--- START ---

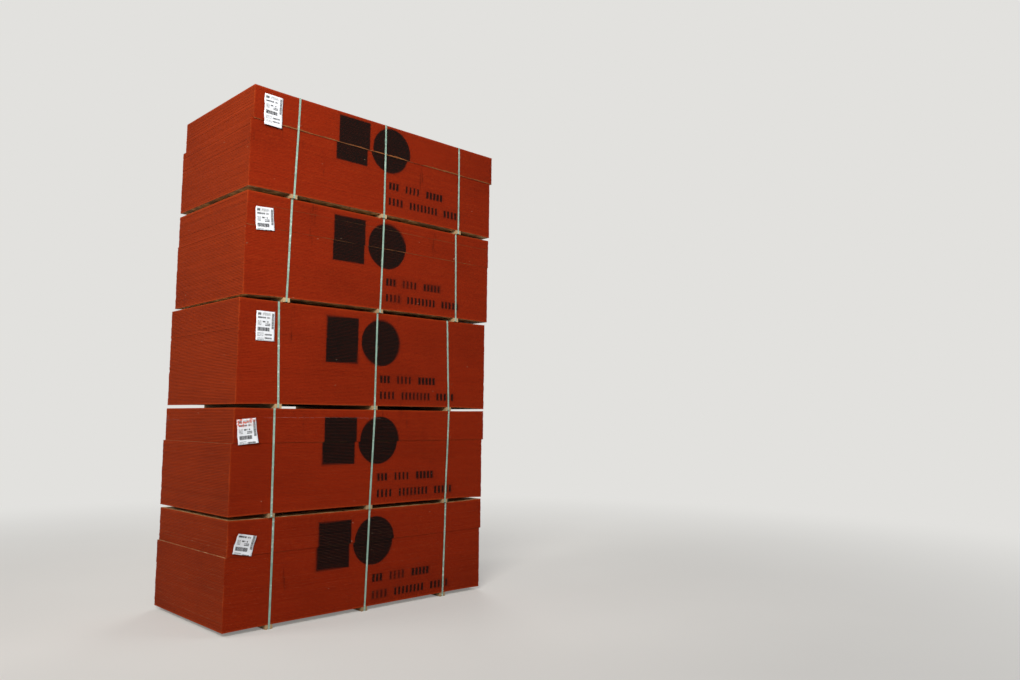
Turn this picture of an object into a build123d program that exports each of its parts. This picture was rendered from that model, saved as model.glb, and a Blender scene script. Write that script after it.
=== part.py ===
from build123d import *
from dataclasses import dataclass
import os
import random

# A stack of five strapped bundles of oriented strand board.
# Lengths are in millimetres. X runs along the long side of the sheets, Y along their short side, Z up.
# The origin is on the floor, under the middle of the stack's footprint.

# Sheets
sheet_length = 2438.4
sheet_width = 1219.2
sheet_thickness = 11.0
sheet_gap = 0.2
# A sheet is cut up to this much short of its nominal length and width.
trim_tolerance = 1.6
# The press line sets the sheets down in lifts, which can slip a little on each other.
sheets_in_lift = 23

# Runners, the grooved strips of wood that keep room for a fork under each bundle
runner_width = 57.0
runner_height = 33.0
runner_chamfer = 1.5
groove_width = 25.0
groove_depth = 4.0
# The outer runners stand this far in from the sheets' two ends, and the middle one halfway along.
near_runner_inset = 355.0
far_runner_inset = 415.0

# Polyester straps, one over each runner
strap_width = 16.0
strap_thickness = 0.9
# The strap's two ends are welded on each other, on the back of the bundle.
weld_length = 34.0
weld_height = 150.0

# Paper tag on the long face
tag_width = 150.0
tag_thickness = 0.4


@dataclass
class Tag:
    """A tag's place, its height, and its turn to the left in degrees."""

    # From the near runner's usual place back to the tag's right edge, and from the bundle's top to its foot
    from_runner: float
    from_top: float
    height: float
    turn: float


@dataclass
class Bundle:
    """What differs from bundle to bundle, in the bundle's own place."""

    # How far the bundle stands off the stack's middle line, along X and Y
    offset: tuple
    # How far each lift has slipped along X and Y, from the lowest up
    lift_slips: list
    # How far each strap is off its usual place along X, on the top sheet and at the runner under it
    top_shifts: tuple
    foot_shifts: tuple
    tag: Tag


# From the floor up
bundles = [
    Bundle(
        offset=(-24, 24),
        lift_slips=[(0, 0), (0, 0), (12, -4)],
        top_shifts=(11, 1.8, 2.6),
        foot_shifts=(6, -23.2, -15.4),
        tag=Tag(155, 230.6, 146, -12),
    ),
    Bundle(
        offset=(-20, 8),
        lift_slips=[(0, 0), (0, 0), (14, -5)],
        top_shifts=(-24, 16.8, 8.6),
        foot_shifts=(-18, -13.2, -18.4),
        tag=Tag(153, 268.6, 184, 6),
    ),
    Bundle(
        offset=(0, 6),
        lift_slips=[(0, 0), (2, 0), (2, 0)],
        top_shifts=(-37, 2.8, -41.4),
        foot_shifts=(-13, -5.2, -13.4),
        tag=Tag(67, 305.6, 222, 0),
    ),
    Bundle(
        offset=(20, -6),
        lift_slips=[(0, 0), (0, -1), (5, -4)],
        top_shifts=(17, 16.8, 10.6),
        foot_shifts=(-1, -1.2, 26.6),
        tag=Tag(123, 288.6, 174, 5),
    ),
    Bundle(
        offset=(22, -24),
        lift_slips=[(0, 0), (0, 0), (18, -8)],
        top_shifts=(45, -1.2, 16.6),
        foot_shifts=(22, 3.8, 26.6),
        tag=Tag(107, 286.6, 240, 0),
    ),
]

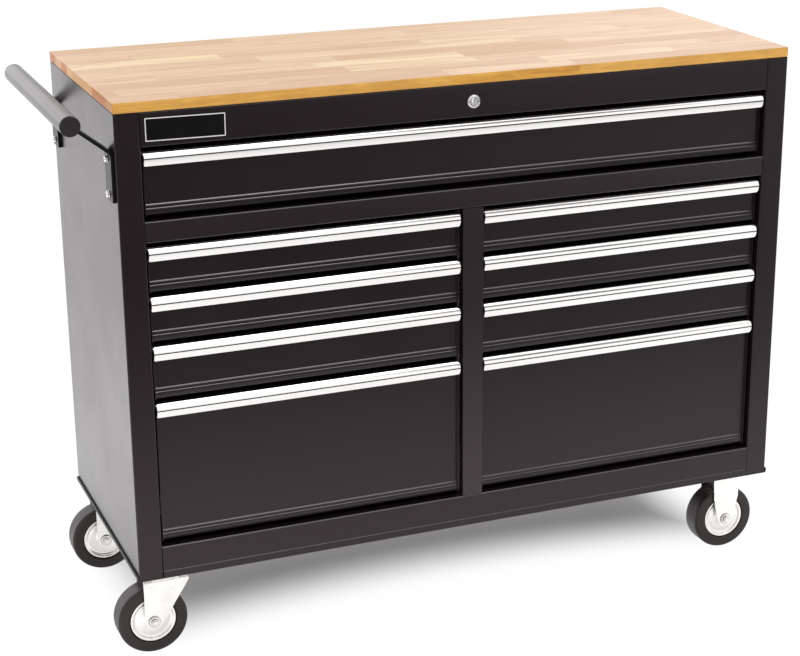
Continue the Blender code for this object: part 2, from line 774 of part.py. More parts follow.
def build_strap(name, parent, middle):
    edges = (middle - STRAP_WIDTH / 2, middle + STRAP_WIDTH / 2)
    mesh = make_mesh(name, [prism(strap_outline(), "Y", *edges)])
    item = place(name, mesh, BLACK_STRAP, parent)
    seat = (edges[0] - SEAT, edges[1] + SEAT)
    cut(item, "tube_seat", [rod((TUBE_X, TUBE_Z), "Y", TUBE_RADIUS + SEAT, *seat, ROUND_STEPS)])
    hole = BOLT_RADIUS + BOLT_CLEARANCE
    reach = (-SIDE - STRAP_THICKNESS * 2, -SIDE + STRAP_THICKNESS)
    holes = [rod((middle, TOP - drop), "X", hole, *reach, TINY_ROUND_STEPS) for drop in bolt_drops()]
    cut(item, "bolt_holes", holes)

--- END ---

## Objective
Write each line above out exactly.

## Full answer
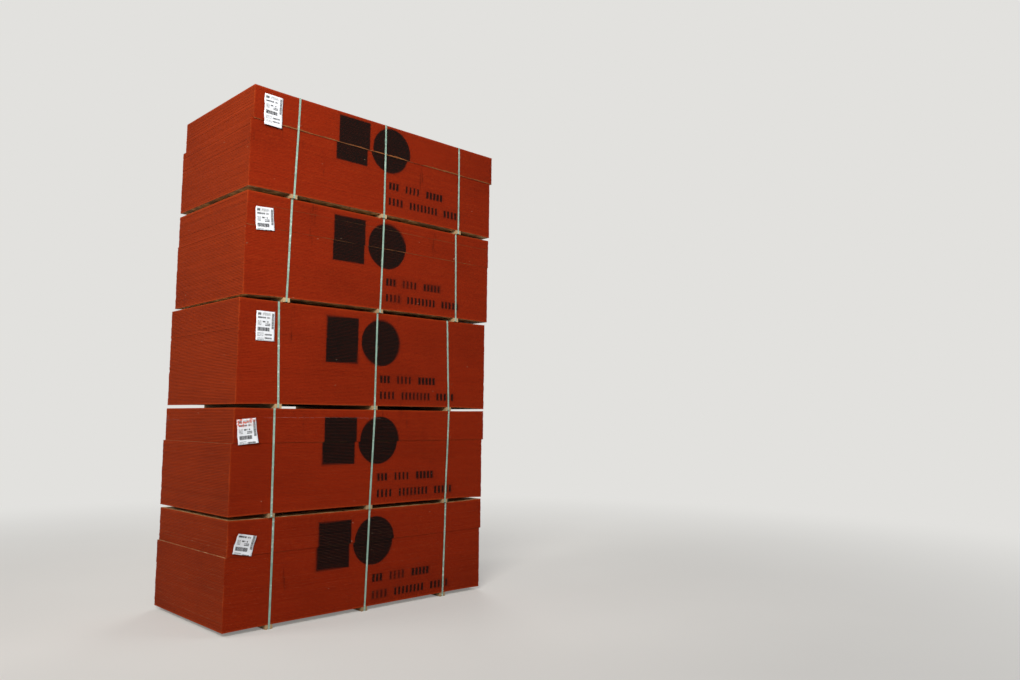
Turn this picture of an object into a build123d program that exports each of its parts. This picture was rendered from that model, saved as model.glb, and a Blender scene script. Write that script after it.
=== part.py ===
from build123d import *
from dataclasses import dataclass
import os
import random

# A stack of five strapped bundles of oriented strand board.
# Lengths are in millimetres. X runs along the long side of the sheets, Y along their short side, Z up.
# The origin is on the floor, under the middle of the stack's footprint.

# Sheets
sheet_length = 2438.4
sheet_width = 1219.2
sheet_thickness = 11.0
sheet_gap = 0.2
# A sheet is cut up to this much short of its nominal length and width.
trim_tolerance = 1.6
# The press line sets the sheets down in lifts, which can slip a little on each other.
sheets_in_lift = 23

# Runners, the grooved strips of wood that keep room for a fork under each bundle
runner_width = 57.0
runner_height = 33.0
runner_chamfer = 1.5
groove_width = 25.0
groove_depth = 4.0
# The outer runners stand this far in from the sheets' two ends, and the middle one halfway along.
near_runner_inset = 355.0
far_runner_inset = 415.0

# Polyester straps, one over each runner
strap_width = 16.0
strap_thickness = 0.9
# The strap's two ends are welded on each other, on the back of the bundle.
weld_length = 34.0
weld_height = 150.0

# Paper tag on the long face
tag_width = 150.0
tag_thickness = 0.4


@dataclass
class Tag:
    """A tag's place, its height, and its turn to the left in degrees."""

    # From the near runner's usual place back to the tag's right edge, and from the bundle's top to its foot
    from_runner: float
    from_top: float
    height: float
    turn: float


@dataclass
class Bundle:
    """What differs from bundle to bundle, in the bundle's own place."""

    # How far the bundle stands off the stack's middle line, along X and Y
    offset: tuple
    # How far each lift has slipped along X and Y, from the lowest up
    lift_slips: list
    # How far each strap is off its usual place along X, on the top sheet and at the runner under it
    top_shifts: tuple
    foot_shifts: tuple
    tag: Tag


# From the floor up
bundles = [
    Bundle(
        offset=(-24, 24),
        lift_slips=[(0, 0), (0, 0), (12, -4)],
        top_shifts=(11, 1.8, 2.6),
        foot_shifts=(6, -23.2, -15.4),
        tag=Tag(155, 230.6, 146, -12),
    ),
    Bundle(
        offset=(-20, 8),
        lift_slips=[(0, 0), (0, 0), (14, -5)],
        top_shifts=(-24, 16.8, 8.6),
        foot_shifts=(-18, -13.2, -18.4),
        tag=Tag(153, 268.6, 184, 6),
    ),
    Bundle(
        offset=(0, 6),
        lift_slips=[(0, 0), (2, 0), (2, 0)],
        top_shifts=(-37, 2.8, -41.4),
        foot_shifts=(-13, -5.2, -13.4),
        tag=Tag(67, 305.6, 222, 0),
    ),
    Bundle(
        offset=(20, -6),
        lift_slips=[(0, 0), (0, -1), (5, -4)],
        top_shifts=(17, 16.8, 10.6),
        foot_shifts=(-1, -1.2, 26.6),
        tag=Tag(123, 288.6, 174, 5),
    ),
    Bundle(
        offset=(22, -24),
        lift_slips=[(0, 0), (0, 0), (18, -8)],
        top_shifts=(45, -1.2, 16.6),
        foot_shifts=(22, 3.8, 26.6),
        tag=Tag(107, 286.6, 240, 0),
    ),
]

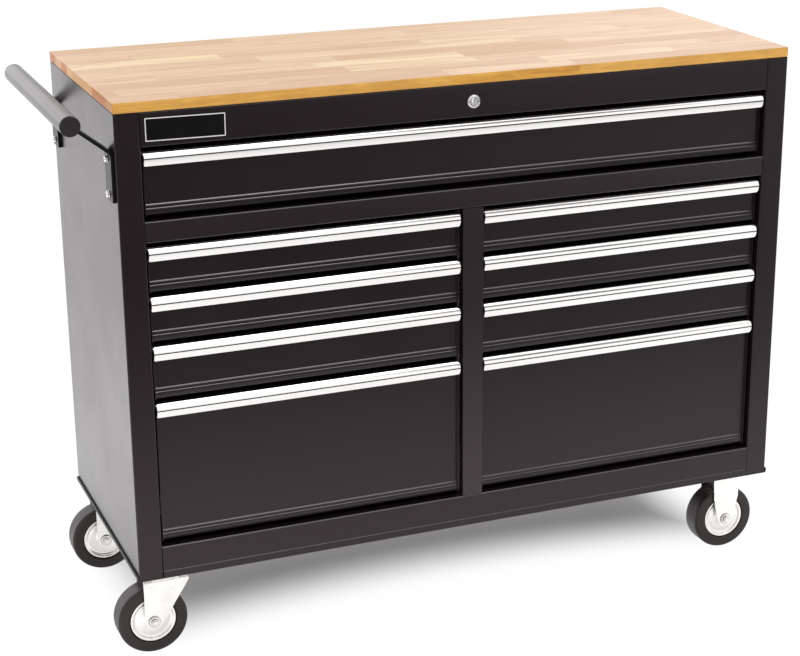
Continue the Blender code for this object: part 2, from line 774 of part.py. More parts follow.
def build_strap(name, parent, middle):
    edges = (middle - STRAP_WIDTH / 2, middle + STRAP_WIDTH / 2)
    mesh = make_mesh(name, [prism(strap_outline(), "Y", *edges)])
    item = place(name, mesh, BLACK_STRAP, parent)
    seat = (edges[0] - SEAT, edges[1] + SEAT)
    cut(item, "tube_seat", [rod((TUBE_X, TUBE_Z), "Y", TUBE_RADIUS + SEAT, *seat, ROUND_STEPS)])
    hole = BOLT_RADIUS + BOLT_CLEARANCE
    reach = (-SIDE - STRAP_THICKNESS * 2, -SIDE + STRAP_THICKNESS)
    holes = [rod((middle, TOP - drop), "X", hole, *reach, TINY_ROUND_STEPS) for drop in bolt_drops()]
    cut(item, "bolt_holes", holes)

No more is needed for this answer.